--- begin RECORDS FOR THE EXERCISE ---

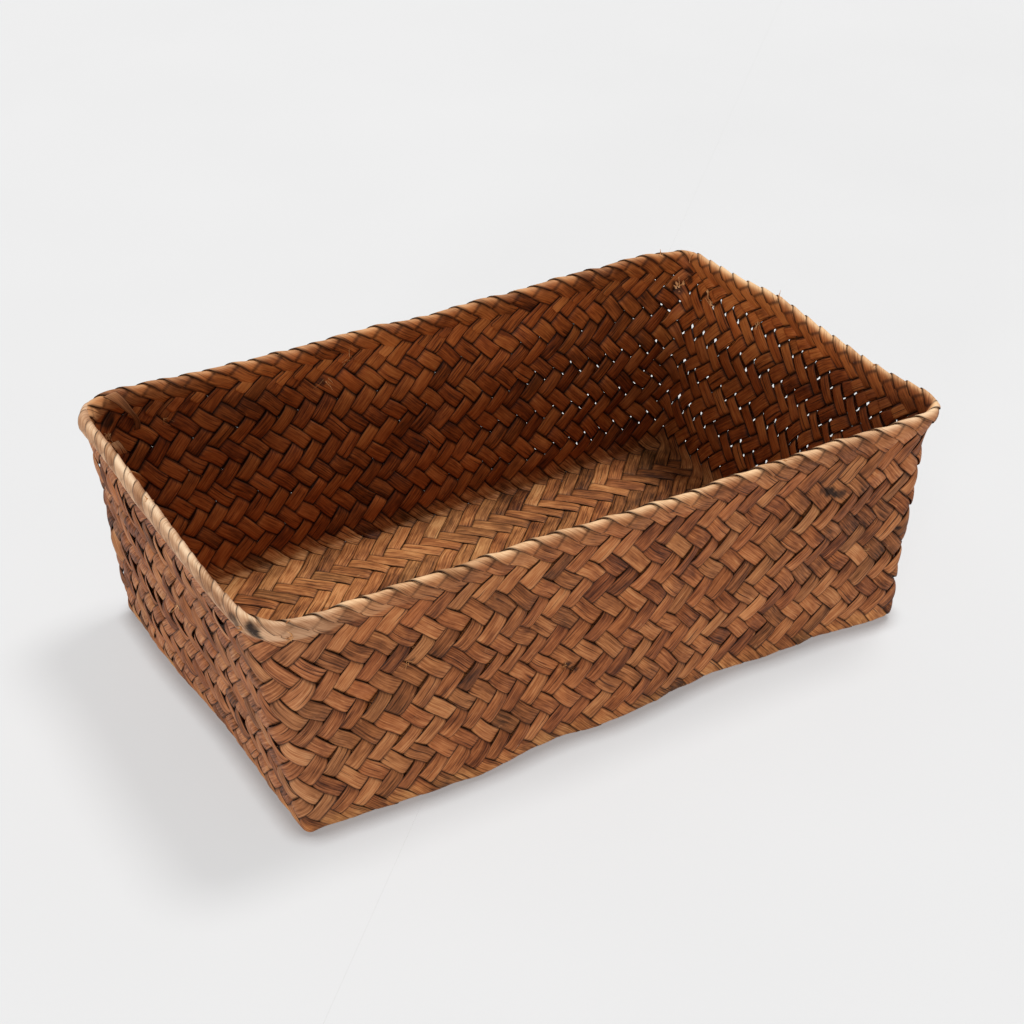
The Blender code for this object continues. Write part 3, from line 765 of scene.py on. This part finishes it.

--- end RECORDS FOR THE EXERCISE ---
--- begin RECORDS FOR THE EXERCISE ---

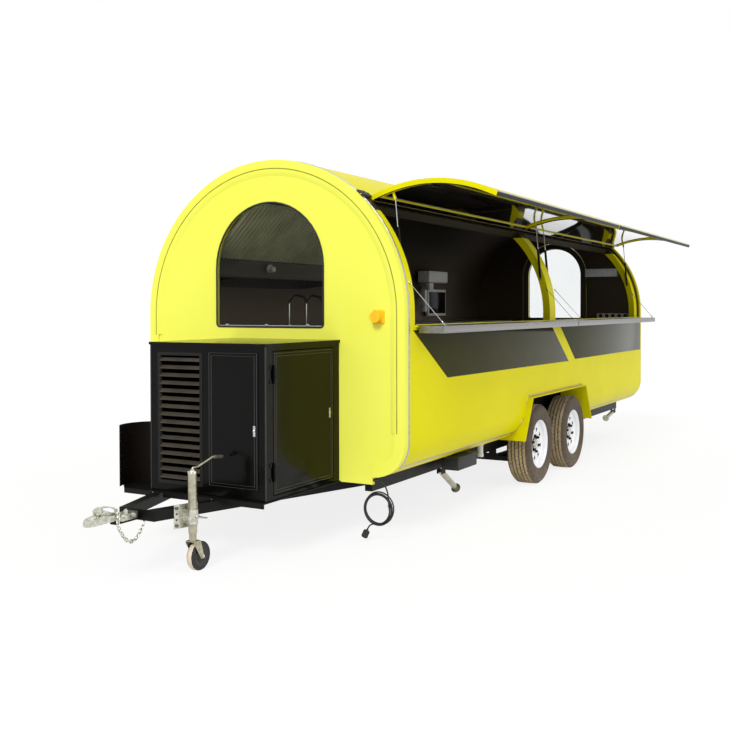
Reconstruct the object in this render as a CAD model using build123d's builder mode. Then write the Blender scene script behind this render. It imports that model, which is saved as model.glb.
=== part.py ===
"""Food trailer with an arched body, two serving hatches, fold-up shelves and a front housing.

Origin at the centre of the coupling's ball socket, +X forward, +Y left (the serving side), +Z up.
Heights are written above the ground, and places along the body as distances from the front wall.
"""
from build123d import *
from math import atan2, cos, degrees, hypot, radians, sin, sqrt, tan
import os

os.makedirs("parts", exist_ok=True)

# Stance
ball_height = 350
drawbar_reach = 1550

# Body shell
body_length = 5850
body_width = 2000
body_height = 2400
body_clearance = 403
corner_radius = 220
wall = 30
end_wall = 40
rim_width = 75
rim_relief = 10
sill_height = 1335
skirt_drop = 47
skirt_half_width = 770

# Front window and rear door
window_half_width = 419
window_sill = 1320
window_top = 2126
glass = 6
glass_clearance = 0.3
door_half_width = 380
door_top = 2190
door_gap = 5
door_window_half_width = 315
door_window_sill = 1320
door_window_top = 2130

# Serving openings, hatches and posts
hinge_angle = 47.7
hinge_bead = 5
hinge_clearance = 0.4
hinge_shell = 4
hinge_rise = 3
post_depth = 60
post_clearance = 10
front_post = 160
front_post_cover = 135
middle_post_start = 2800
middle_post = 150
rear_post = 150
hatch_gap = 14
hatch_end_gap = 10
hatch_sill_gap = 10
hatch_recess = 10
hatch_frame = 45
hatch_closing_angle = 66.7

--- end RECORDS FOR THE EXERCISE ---

## EXERCISE DESCRIPTION
Nothing but the lines from the one with "Reconstruct the object" to the one with "a front housing." should be echoed, both of them included, exactly as written.

## WORKED ANSWER
Reconstruct the object in this render as a CAD model using build123d's builder mode. Then write the Blender scene script behind this render. It imports that model, which is saved as model.glb.
=== part.py ===
"""Food trailer with an arched body, two serving hatches, fold-up shelves and a front housing.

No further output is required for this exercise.